>> begin THE RECORDS

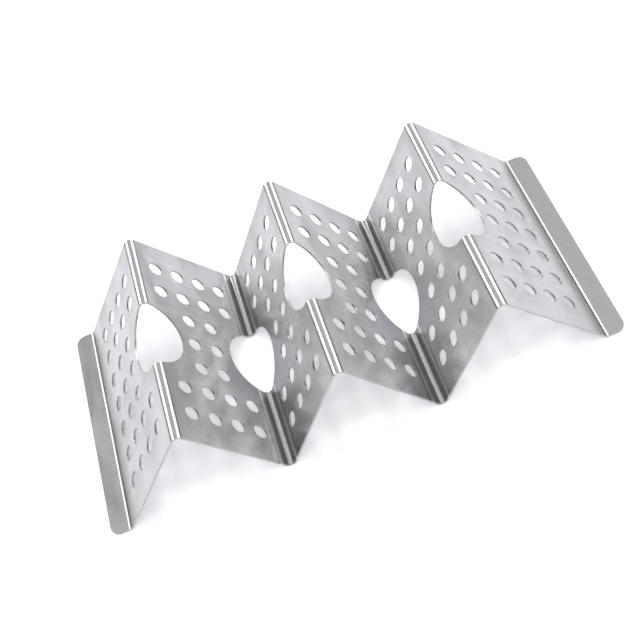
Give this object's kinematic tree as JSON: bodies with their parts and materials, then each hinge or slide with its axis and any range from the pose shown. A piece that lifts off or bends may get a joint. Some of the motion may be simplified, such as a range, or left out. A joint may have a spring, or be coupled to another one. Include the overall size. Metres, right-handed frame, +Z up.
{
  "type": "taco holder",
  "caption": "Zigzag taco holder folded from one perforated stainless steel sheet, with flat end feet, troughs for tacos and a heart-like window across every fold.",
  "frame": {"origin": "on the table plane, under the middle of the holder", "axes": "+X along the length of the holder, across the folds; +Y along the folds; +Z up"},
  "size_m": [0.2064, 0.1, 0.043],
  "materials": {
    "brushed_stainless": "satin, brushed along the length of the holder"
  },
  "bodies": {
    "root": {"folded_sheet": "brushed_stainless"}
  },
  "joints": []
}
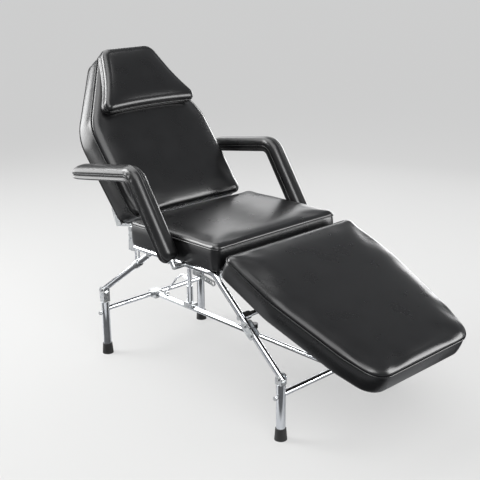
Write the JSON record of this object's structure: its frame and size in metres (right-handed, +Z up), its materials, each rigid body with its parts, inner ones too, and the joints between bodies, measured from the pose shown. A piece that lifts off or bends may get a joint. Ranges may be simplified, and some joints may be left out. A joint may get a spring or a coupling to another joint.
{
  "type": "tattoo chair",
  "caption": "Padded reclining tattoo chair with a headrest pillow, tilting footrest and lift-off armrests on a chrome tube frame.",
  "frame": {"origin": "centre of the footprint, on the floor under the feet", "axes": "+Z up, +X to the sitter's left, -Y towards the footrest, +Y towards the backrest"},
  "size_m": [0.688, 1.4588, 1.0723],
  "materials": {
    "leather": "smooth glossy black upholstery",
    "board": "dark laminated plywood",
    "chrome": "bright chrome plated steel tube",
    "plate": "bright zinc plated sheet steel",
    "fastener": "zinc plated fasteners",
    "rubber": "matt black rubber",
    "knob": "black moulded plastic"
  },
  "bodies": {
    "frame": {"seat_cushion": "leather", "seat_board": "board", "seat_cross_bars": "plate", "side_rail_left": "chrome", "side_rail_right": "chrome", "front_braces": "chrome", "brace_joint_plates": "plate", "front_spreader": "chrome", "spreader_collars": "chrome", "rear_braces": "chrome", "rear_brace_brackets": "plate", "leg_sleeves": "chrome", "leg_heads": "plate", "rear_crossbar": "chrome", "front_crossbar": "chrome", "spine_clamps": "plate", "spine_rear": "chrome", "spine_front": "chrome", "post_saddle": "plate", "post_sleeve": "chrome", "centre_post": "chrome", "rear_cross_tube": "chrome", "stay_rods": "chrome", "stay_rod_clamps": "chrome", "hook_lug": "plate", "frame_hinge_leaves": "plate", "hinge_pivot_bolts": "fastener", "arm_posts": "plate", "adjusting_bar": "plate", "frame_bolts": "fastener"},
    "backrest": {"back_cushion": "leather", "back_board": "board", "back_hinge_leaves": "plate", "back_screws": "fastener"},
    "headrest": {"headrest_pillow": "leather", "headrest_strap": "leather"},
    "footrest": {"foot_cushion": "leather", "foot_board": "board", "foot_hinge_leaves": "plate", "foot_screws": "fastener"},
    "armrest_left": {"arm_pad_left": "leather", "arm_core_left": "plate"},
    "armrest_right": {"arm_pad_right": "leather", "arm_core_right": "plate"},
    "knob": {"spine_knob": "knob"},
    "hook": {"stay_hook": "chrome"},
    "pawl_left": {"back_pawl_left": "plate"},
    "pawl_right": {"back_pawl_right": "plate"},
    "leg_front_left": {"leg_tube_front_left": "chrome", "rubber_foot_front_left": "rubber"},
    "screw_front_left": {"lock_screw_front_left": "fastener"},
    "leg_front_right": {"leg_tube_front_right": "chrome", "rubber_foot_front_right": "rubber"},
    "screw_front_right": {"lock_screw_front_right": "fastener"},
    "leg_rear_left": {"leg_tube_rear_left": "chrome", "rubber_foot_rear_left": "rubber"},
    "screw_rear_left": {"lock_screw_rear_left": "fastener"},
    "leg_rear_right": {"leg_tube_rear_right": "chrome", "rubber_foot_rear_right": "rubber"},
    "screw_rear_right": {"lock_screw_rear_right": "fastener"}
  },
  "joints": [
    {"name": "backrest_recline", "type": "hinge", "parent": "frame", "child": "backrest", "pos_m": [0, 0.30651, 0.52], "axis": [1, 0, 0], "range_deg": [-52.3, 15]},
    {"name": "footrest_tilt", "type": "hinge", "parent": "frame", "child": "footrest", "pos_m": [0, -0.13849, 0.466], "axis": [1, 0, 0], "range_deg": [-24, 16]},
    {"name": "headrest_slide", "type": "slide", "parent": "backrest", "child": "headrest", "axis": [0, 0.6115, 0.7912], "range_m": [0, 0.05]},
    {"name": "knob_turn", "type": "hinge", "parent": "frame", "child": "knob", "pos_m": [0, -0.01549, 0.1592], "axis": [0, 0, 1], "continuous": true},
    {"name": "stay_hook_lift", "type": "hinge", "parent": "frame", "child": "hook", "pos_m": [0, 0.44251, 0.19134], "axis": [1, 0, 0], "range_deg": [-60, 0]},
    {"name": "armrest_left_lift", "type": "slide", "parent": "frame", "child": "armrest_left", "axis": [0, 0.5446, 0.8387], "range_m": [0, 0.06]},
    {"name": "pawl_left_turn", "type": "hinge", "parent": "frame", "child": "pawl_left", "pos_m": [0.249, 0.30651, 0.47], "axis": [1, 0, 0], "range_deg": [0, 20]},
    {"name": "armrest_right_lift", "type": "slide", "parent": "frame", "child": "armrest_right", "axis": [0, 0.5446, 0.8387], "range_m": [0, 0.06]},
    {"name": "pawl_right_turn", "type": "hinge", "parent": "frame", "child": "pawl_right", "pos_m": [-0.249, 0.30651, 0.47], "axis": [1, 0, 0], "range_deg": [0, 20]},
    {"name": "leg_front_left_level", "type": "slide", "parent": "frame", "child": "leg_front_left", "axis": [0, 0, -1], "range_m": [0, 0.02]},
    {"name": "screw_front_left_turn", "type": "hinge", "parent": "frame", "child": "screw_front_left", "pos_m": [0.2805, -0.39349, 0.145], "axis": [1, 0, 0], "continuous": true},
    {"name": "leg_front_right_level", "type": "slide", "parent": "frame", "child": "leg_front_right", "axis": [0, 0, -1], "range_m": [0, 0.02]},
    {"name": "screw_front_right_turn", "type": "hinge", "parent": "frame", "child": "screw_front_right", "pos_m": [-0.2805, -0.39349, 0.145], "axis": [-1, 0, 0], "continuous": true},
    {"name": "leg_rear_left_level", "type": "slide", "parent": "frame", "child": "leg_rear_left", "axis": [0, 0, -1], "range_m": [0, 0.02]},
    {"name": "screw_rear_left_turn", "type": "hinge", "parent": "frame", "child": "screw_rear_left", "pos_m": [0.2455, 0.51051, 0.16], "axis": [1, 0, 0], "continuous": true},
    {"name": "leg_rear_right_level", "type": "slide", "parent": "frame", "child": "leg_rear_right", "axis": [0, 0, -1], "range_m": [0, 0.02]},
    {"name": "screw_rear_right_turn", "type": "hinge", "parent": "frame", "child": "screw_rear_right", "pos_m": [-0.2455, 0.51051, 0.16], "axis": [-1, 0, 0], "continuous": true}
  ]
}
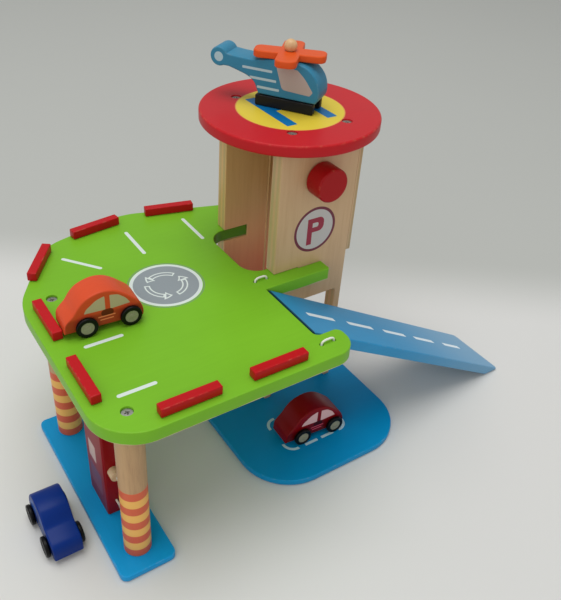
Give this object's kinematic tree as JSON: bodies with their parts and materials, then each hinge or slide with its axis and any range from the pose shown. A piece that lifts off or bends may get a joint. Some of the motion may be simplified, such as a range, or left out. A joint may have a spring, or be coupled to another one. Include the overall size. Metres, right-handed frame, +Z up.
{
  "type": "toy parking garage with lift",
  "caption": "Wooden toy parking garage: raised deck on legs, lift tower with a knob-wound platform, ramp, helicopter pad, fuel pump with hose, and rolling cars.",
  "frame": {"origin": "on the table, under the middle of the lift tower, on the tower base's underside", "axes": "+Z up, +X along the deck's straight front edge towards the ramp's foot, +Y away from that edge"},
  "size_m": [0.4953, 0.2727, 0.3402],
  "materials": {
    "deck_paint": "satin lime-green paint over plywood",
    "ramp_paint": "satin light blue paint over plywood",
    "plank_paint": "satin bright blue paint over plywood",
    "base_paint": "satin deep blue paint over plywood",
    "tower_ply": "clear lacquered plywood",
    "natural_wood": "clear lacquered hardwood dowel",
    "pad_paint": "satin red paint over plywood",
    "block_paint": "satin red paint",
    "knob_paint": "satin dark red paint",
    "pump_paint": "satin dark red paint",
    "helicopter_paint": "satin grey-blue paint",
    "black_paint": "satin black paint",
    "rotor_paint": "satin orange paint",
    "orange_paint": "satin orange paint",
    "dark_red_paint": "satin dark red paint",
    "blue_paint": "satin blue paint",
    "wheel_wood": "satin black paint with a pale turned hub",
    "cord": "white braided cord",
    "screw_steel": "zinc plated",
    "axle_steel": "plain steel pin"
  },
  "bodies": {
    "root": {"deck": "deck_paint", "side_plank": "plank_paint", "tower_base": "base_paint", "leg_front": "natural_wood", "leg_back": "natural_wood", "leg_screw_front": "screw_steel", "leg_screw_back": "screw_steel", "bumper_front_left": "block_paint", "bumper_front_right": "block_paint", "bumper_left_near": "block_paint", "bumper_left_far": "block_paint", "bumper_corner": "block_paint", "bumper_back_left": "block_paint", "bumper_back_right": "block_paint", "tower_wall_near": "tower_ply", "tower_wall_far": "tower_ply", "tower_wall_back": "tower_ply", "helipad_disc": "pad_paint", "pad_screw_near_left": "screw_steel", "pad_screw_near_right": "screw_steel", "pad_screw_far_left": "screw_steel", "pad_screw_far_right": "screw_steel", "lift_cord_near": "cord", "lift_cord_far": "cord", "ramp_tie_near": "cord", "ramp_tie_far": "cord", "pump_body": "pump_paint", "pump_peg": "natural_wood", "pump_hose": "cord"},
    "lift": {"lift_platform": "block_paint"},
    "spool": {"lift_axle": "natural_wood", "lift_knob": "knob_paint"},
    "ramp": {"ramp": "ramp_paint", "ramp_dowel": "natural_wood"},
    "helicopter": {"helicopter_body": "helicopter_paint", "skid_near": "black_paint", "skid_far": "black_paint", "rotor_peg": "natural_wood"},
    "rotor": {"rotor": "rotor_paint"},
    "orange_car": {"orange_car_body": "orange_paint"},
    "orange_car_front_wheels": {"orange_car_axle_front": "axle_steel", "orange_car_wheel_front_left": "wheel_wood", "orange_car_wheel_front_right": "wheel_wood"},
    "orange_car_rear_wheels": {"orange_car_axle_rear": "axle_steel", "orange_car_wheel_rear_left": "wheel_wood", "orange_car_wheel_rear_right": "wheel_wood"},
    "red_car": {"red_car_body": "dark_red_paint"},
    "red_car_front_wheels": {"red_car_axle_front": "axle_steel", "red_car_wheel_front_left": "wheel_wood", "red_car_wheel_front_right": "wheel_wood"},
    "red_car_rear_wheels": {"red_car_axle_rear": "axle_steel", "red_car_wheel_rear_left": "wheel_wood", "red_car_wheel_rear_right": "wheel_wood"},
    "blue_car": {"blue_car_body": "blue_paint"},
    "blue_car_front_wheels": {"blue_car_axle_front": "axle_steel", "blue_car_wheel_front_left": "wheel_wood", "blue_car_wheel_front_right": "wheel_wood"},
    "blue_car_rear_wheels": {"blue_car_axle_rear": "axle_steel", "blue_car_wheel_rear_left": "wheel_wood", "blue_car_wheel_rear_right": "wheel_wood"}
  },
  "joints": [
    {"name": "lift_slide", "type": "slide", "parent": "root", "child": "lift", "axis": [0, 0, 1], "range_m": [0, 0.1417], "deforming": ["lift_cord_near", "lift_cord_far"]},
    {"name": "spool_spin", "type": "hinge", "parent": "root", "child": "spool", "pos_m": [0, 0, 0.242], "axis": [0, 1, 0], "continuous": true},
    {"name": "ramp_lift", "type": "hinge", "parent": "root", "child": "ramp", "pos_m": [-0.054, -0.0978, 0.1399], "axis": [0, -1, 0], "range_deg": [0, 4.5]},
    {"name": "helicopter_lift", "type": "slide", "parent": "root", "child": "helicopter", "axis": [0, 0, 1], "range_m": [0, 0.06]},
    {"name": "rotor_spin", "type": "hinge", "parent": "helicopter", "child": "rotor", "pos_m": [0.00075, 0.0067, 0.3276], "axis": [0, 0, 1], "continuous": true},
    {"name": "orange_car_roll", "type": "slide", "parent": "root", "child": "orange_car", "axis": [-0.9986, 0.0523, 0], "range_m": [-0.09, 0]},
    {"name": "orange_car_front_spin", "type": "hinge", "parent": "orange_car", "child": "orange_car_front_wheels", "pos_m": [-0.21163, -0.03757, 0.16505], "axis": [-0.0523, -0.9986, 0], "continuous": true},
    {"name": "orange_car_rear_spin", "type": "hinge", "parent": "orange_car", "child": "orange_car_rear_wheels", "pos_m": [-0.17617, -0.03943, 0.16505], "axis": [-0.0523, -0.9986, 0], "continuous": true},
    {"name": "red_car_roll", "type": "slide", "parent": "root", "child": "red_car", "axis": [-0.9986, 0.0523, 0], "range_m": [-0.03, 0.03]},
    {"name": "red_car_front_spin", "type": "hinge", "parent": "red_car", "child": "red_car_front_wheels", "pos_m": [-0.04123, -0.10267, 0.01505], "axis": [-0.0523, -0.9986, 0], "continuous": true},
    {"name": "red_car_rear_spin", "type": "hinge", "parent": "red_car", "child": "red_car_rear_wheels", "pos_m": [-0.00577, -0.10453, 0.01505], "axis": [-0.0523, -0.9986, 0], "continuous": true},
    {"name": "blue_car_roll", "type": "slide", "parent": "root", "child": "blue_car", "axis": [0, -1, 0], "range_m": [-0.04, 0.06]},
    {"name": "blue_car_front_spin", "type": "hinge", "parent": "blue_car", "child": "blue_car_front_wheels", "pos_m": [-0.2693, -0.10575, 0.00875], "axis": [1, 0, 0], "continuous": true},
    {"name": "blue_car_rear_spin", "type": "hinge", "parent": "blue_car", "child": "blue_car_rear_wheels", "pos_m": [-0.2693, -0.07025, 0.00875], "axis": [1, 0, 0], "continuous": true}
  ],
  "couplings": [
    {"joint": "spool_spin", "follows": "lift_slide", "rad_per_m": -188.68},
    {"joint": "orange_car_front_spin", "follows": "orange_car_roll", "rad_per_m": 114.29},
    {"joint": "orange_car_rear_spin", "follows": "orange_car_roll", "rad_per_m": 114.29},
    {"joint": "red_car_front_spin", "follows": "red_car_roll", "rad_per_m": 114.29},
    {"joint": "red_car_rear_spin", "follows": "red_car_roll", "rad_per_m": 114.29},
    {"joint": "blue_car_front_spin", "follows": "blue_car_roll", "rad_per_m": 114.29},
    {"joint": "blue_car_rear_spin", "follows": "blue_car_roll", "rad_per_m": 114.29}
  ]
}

>> end THE RECORDS

Scan the listing above and identify each line holding the string "joints"; copy every such line.

  "joints": []
Write the JSON record of this object's structure: its frame and size in metres (right-handed, +Z up), its materials, each rigid body with its parts, inner ones too, and the joints between bodies, measured from the pose shown. A piece that lifts off or bends may get a joint. Ranges may be simplified, and some joints may be left out. A joint may get a spring or a coupling to another joint.
  "joints": [
  "joints": [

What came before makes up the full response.